Yeah, wow, that looks beautiful (save the few haloing artifacts.) I'm generally used to see the Gaussian blur implementations where it hurts the eyes to look at it and is not as discrete. Good job on that right there.
Denzel Morris (@drdizzy) :: Software Engineer :: SkyTech Enterprises, Inc.
"When men are most sure and arrogant they are commonly most mistaken, giving views to passion without that proper deliberation which alone can secure them from the grossest absurdities." - David Hume
Thanks for the encouragement guys. :)
The haloing is thankfully fixed, it was a compositing issue that was a limitation of how I was interpolating between blur layers (which I don't do anymore).
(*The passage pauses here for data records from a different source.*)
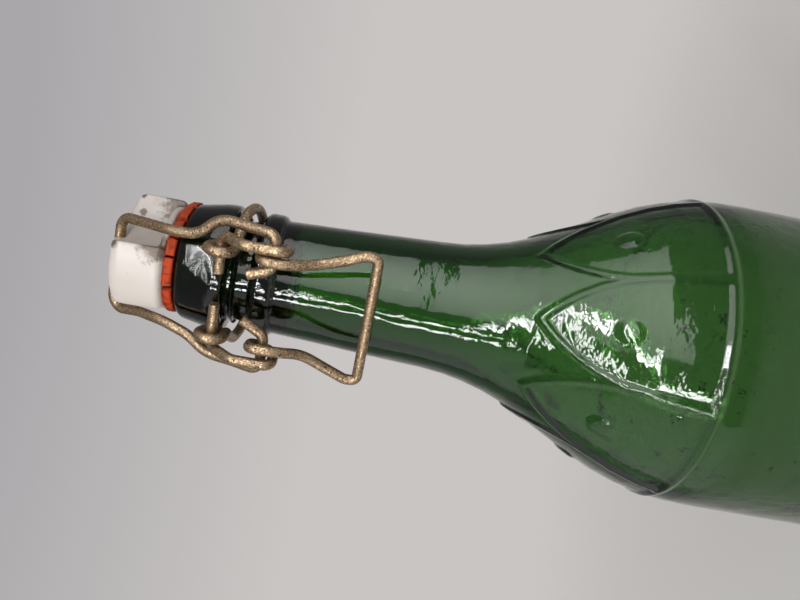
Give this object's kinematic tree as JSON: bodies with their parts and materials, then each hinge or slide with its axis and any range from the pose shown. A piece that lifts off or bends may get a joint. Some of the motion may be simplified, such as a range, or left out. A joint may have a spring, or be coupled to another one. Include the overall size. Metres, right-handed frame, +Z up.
{
  "type": "swing top bottle",
  "caption": "Swing top bottle with a porcelain stopper held by a wire bail and lever that toggles it open and shut.",
  "frame": {"origin": "centre of the base, on the surface the bottle stands on", "axes": "+Z up along the bottle's axis; the closure's lever hangs on the -Y side; +X to the right of someone facing the lever"},
  "size_m": [0.072, 0.072, 0.2783],
  "materials": {
    "glass": "polished green bottle glass, slightly wavy",
    "porcelain": "white glazed porcelain with brown age stains",
    "gasket": "perished orange-red rubber",
    "ring_wire": "aged steel wire, worn and spotted",
    "lever_wire": "aged steel wire, worn and spotted",
    "bail_wire": "aged steel wire, worn and spotted"
  },
  "bodies": {
    "bottle_body": {"bottle": "glass"},
    "ring_body": {"neck_ring": "ring_wire"},
    "lever_body": {"lever": "lever_wire"},
    "bail_body": {"bail": "bail_wire"},
    "stopper_body": {"stopper": "porcelain", "gasket": "gasket"}
  },
  "joints": [
    {"name": "closure_turn", "type": "hinge", "parent": "bottle_body", "child": "ring_body", "pos_m": [0, 0, 0.2471], "axis": [0, 0, 1], "continuous": true},
    {"name": "lever_swing", "type": "hinge", "parent": "ring_body", "child": "lever_body", "pos_m": [0, -0.0158, 0.2518], "axis": [-1, 0, 0], "range_deg": [0, 170]},
    {"name": "bail_swing", "type": "hinge", "parent": "lever_body", "child": "bail_body", "pos_m": [0, -0.0183, 0.2405], "axis": [-1, 0, 0], "range_deg": [-139.4, 0]},
    {"name": "stopper_tilt", "type": "hinge", "parent": "bail_body", "child": "stopper_body", "pos_m": [0, -0.003, 0.27685], "axis": [-1, 0, 0], "range_deg": [-35.7, 0]}
  ],
  "couplings": [
    {"joint": "bail_swing", "follows": "lever_swing", "ratio": -0.82},
    {"joint": "stopper_tilt", "follows": "lever_swing", "ratio": -0.21}
  ]
}
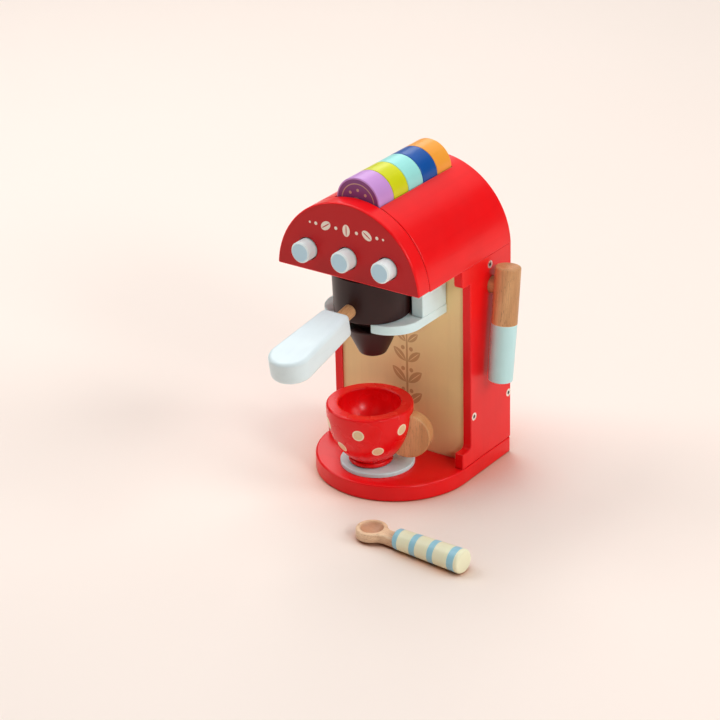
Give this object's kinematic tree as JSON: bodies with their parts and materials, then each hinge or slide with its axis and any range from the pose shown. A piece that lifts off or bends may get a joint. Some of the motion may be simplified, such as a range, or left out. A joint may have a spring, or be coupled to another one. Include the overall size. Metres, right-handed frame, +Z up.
{
  "type": "toy coffee maker",
  "caption": "Wooden toy coffee machine with turning knobs, pods in the top slot, a sliding portafilter, a frother wand, a cup on its disc and a spoon.",
  "frame": {"origin": "on the underside of the base, below the middle of the head's footprint", "axes": "+X to the user's right, -Y towards the user, +Z up"},
  "size_m": [0.1913, 0.2045, 0.2433],
  "materials": {
    "painted_red": "satin paint on wood",
    "painted_red_barrel": "satin paint on wood",
    "painted_cream": "satin paint on wood with a printed pattern",
    "painted_pale_blue": "satin paint on wood",
    "painted_brown": "satin paint on wood",
    "painted_aqua": "satin paint on wood",
    "painted_lilac": "satin paint on wood",
    "painted_lime": "satin paint on wood",
    "painted_pale_aqua": "satin paint on wood",
    "painted_navy": "satin paint on wood",
    "painted_orange": "satin paint on wood",
    "painted_cream_bands": "satin paint on wood with pale blue bands",
    "natural_wood": "clear varnish on hardwood",
    "bare_board": "bare board inside the housing",
    "nickel": "nickel plated"
  },
  "bodies": {
    "housing": {"base_plate": "painted_red", "side_panel_left": "painted_red", "side_panel_right": "painted_red", "front_panel": "painted_cream", "back_panel": "painted_red", "top_board": "bare_board", "head_front_plate": "painted_red", "head_barrel": "painted_red_barrel", "head_back_plate": "painted_red", "head_floor": "bare_board", "pod_tray_floor": "bare_board", "pod_rail_left": "bare_board", "pod_rail_right": "bare_board", "bracket_plate": "painted_pale_blue", "bracket_cheek_left": "painted_pale_blue", "bracket_cheek_right": "painted_pale_blue", "drip_disc": "painted_pale_blue", "side_screws_left": "nickel", "side_screws_right": "nickel"},
    "left_knob": {"knob_left": "painted_pale_blue", "knob_collar_left": "natural_wood"},
    "centre_knob": {"knob_centre": "painted_pale_blue", "knob_collar_centre": "natural_wood"},
    "right_knob": {"knob_right": "painted_pale_blue", "knob_collar_right": "natural_wood"},
    "portafilter": {"portafilter_body": "painted_brown", "portafilter_dowel": "natural_wood", "portafilter_handle": "painted_pale_blue"},
    "cup": {"cup_body": "painted_red", "cup_handle": "natural_wood", "cup_handle_peg": "natural_wood"},
    "frother": {"frother_body": "natural_wood", "frother_tip": "painted_aqua", "frother_peg": "natural_wood"},
    "spoon": {"spoon_scoop": "natural_wood", "spoon_handle": "painted_cream_bands"},
    "lilac_pod": {"pod_lilac": "painted_lilac"},
    "lime_pod": {"pod_lime": "painted_lime"},
    "aqua_pod": {"pod_aqua": "painted_pale_aqua"},
    "navy_pod": {"pod_navy": "painted_navy"},
    "orange_pod": {"pod_orange": "painted_orange"}
  },
  "joints": [
    {"name": "left_knob_turn", "type": "hinge", "parent": "housing", "child": "left_knob", "pos_m": [-0.034, -0.06, 0.1875], "axis": [0, -1, 0], "continuous": true},
    {"name": "centre_knob_turn", "type": "hinge", "parent": "housing", "child": "centre_knob", "pos_m": [0, -0.06, 0.1875], "axis": [0, -1, 0], "continuous": true},
    {"name": "right_knob_turn", "type": "hinge", "parent": "housing", "child": "right_knob", "pos_m": [0.034, -0.06, 0.1875], "axis": [0, -1, 0], "continuous": true},
    {"name": "portafilter_slide", "type": "slide", "parent": "housing", "child": "portafilter", "axis": [0, -1, 0], "range_m": [0, 0.08]},
    {"name": "cup_slide", "type": "slide", "parent": "housing", "child": "cup", "axis": [0, -1, 0], "range_m": [0, 0.08]},
    {"name": "frother_swing", "type": "hinge", "parent": "housing", "child": "frother", "pos_m": [0.0606, 0.0344, 0.147], "axis": [1, 0, 0], "continuous": true},
    {"name": "lilac_pod_lift", "type": "slide", "parent": "housing", "child": "lilac_pod", "axis": [0, 0, 1], "range_m": [0, 0.06]},
    {"name": "lime_pod_lift", "type": "slide", "parent": "housing", "child": "lime_pod", "axis": [0, 0, 1], "range_m": [0, 0.06]},
    {"name": "aqua_pod_lift", "type": "slide", "parent": "housing", "child": "aqua_pod", "axis": [0, 0, 1], "range_m": [0, 0.06]},
    {"name": "navy_pod_lift", "type": "slide", "parent": "housing", "child": "navy_pod", "axis": [0, 0, 1], "range_m": [0, 0.06]},
    {"name": "orange_pod_lift", "type": "slide", "parent": "housing", "child": "orange_pod", "axis": [0, 0, 1], "range_m": [0, 0.06]},
    {"name": "spoon_lift", "type": "slide", "parent": "housing", "child": "spoon", "axis": [0, 0, 1], "range_m": [0, 0.1]}
  ]
}
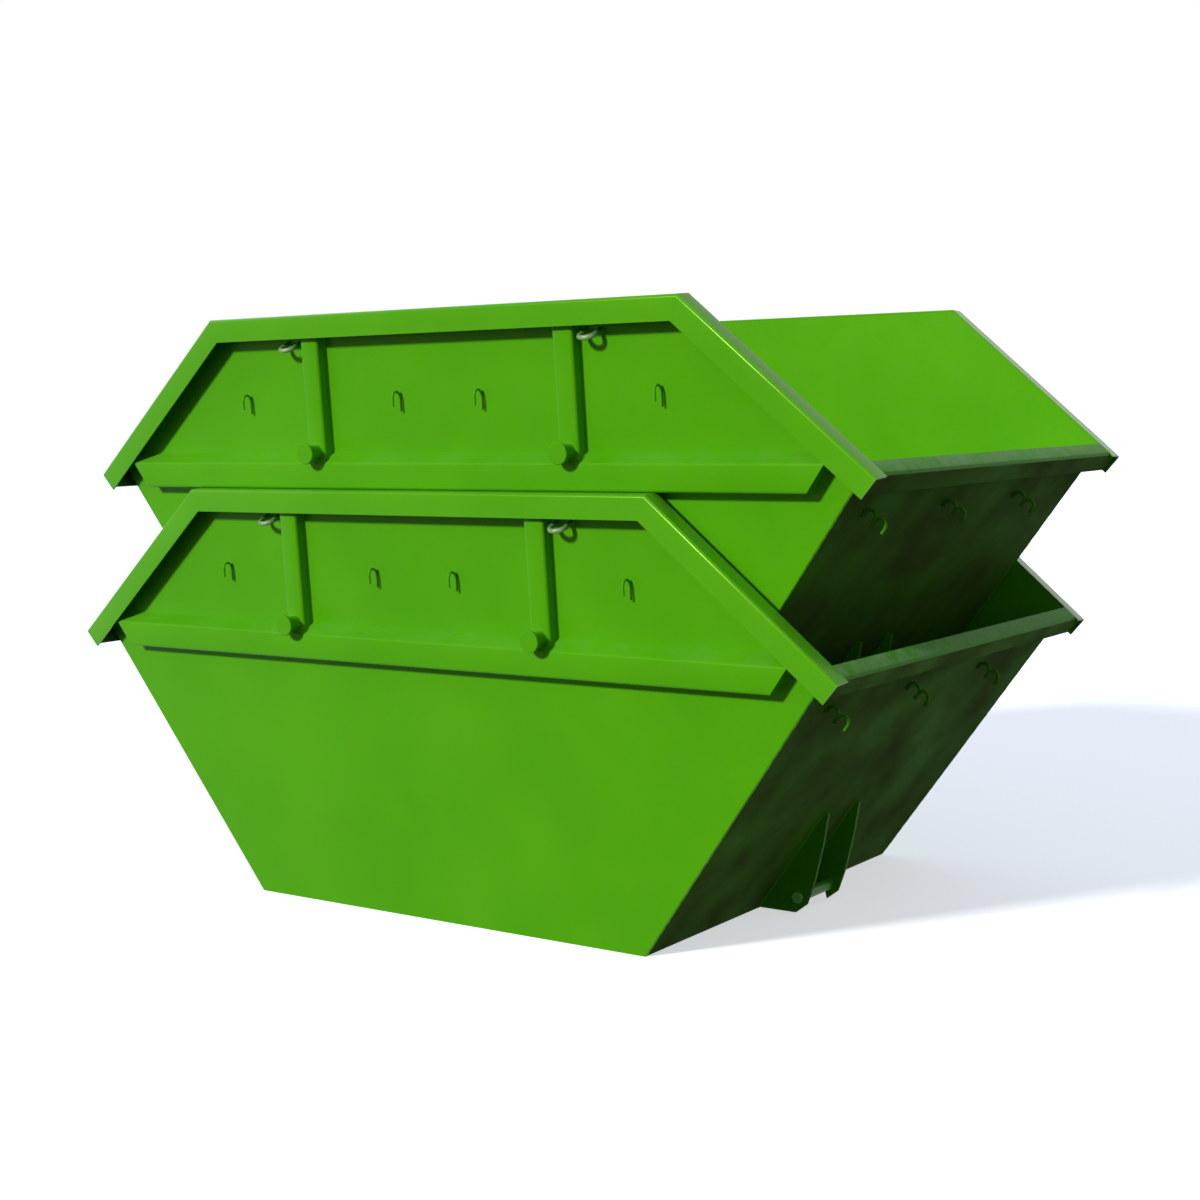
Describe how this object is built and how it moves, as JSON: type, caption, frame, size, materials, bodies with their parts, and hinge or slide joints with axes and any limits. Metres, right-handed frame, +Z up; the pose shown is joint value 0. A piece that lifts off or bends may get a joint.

MJP - I didn't realize I was late to the party. The closest thing to this that I've seen was a paper or two mentioning using disc shaped sampling patterns for a blur based on the circle of confusion at the current pixel.
While somewhat similar, it's not quite the same as what I'm doing. For one, you can't have out of focus pixels in the foreground in front of in-focus pixels using that method since it's basically just a disc shaped blur with per pixel radius. What I'm doing is block sampling and adding the contribution of neighboring discs based on their circle of confusion, which is more flexible (allows out of focus foreground, and simplifies halo reduction) and doesn't use dependent texture lookups (since I'm not scaling texture coordinates based on radius).

I've managed to get this running pretty well on the hardware I'm targetting, so I'm taking a break to work on other more pressing (and less sexy) things. But I'm definitely going to give the stencil optimization a try, great idea!

Thanks for the feedback everyone, I'll try to give an update when there's something worthwhile to add. :) I'll also post a more recent screenshot soon using the fancy pants sponza model crytek used recently for showing off ssgi, it looks pretty cool in a more natural/interesting scene. I need to work out a soft shadowing bug first though.